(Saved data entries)
>>

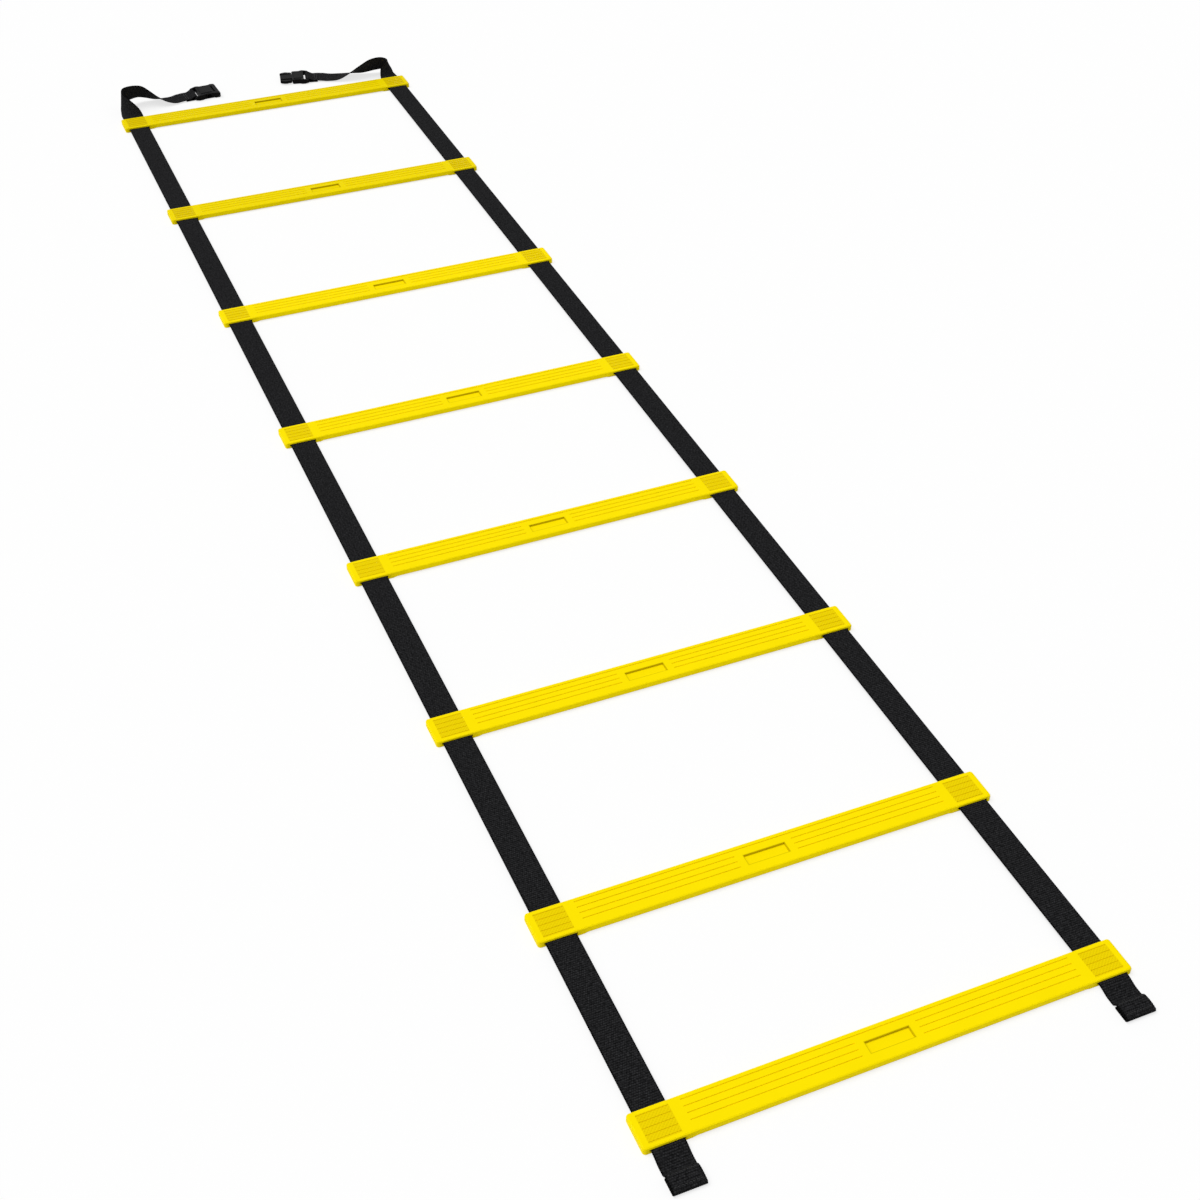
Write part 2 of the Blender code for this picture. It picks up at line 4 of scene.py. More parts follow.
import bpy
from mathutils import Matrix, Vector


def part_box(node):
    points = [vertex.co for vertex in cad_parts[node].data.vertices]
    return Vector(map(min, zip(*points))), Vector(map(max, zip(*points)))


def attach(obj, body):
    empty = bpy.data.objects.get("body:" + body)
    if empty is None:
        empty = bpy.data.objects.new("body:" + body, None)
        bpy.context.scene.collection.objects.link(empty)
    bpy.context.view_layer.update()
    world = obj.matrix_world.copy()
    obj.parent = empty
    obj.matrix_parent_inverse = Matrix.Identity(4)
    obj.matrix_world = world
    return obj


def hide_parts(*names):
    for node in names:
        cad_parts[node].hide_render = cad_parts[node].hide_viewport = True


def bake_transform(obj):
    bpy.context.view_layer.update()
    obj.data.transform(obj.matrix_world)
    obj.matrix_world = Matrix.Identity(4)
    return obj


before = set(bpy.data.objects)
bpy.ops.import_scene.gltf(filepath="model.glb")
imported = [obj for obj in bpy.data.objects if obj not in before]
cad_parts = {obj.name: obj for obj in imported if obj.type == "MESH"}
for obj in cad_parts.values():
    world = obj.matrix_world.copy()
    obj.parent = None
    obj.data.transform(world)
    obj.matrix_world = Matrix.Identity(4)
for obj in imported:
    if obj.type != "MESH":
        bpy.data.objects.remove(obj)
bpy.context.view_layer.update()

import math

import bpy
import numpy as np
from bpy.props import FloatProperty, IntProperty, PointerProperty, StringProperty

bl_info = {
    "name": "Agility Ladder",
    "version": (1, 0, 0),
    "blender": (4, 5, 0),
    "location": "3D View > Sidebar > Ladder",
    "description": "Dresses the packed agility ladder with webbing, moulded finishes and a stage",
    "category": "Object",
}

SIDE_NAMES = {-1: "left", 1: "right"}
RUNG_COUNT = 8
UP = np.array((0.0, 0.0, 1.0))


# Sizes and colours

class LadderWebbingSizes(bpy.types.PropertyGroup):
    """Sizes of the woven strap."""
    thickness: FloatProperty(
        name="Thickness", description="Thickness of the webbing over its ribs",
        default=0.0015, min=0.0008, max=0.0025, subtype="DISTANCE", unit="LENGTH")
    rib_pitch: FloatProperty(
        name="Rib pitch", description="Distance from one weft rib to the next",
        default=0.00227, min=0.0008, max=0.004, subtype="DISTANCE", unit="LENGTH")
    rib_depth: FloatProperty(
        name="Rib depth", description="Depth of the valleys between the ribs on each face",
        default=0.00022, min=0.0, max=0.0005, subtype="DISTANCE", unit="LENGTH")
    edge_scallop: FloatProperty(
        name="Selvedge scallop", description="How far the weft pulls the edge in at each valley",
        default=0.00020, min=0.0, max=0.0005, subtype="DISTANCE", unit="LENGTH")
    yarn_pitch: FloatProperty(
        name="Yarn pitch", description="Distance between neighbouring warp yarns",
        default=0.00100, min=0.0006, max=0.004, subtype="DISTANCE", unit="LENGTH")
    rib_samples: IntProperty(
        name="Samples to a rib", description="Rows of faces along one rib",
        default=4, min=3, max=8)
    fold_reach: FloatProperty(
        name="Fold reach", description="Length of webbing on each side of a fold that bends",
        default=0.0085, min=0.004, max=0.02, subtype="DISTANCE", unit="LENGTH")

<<
>>

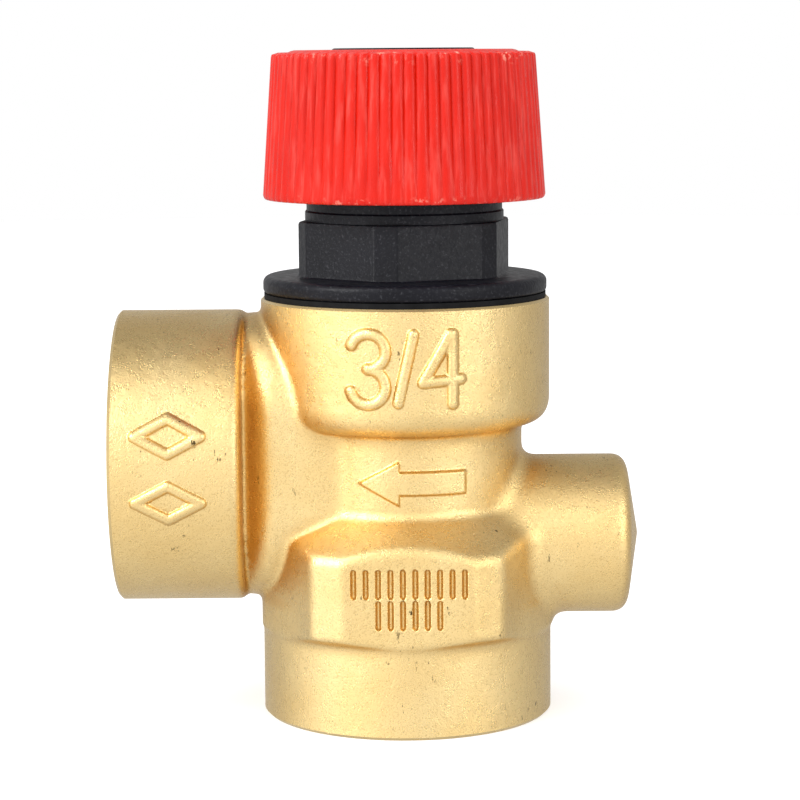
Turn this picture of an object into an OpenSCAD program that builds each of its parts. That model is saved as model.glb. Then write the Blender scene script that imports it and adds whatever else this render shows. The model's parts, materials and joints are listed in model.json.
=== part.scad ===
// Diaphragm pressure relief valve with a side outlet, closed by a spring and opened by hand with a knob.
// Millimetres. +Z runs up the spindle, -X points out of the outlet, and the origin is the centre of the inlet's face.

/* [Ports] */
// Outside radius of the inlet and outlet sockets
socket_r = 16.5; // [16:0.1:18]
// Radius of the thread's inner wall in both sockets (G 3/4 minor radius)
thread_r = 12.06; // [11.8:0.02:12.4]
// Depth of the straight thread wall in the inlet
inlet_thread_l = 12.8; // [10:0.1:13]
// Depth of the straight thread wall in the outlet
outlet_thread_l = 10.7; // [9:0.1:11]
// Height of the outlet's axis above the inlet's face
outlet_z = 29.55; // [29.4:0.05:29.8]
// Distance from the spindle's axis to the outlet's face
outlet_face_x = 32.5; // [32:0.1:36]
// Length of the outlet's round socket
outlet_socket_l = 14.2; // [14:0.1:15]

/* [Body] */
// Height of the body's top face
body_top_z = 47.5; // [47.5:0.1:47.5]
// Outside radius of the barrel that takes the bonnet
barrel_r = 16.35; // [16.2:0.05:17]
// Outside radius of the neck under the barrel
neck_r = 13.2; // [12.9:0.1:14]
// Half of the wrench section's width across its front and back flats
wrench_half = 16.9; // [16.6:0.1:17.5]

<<

◆ Directions for this task:
Sift the material for lines with the string "imported". Copy each one found.

◆ Response for this exercise:
imported = [obj for obj in bpy.data.objects if obj not in before]
cad_parts = {obj.name: obj for obj in imported if obj.type == "MESH"}
for obj in imported:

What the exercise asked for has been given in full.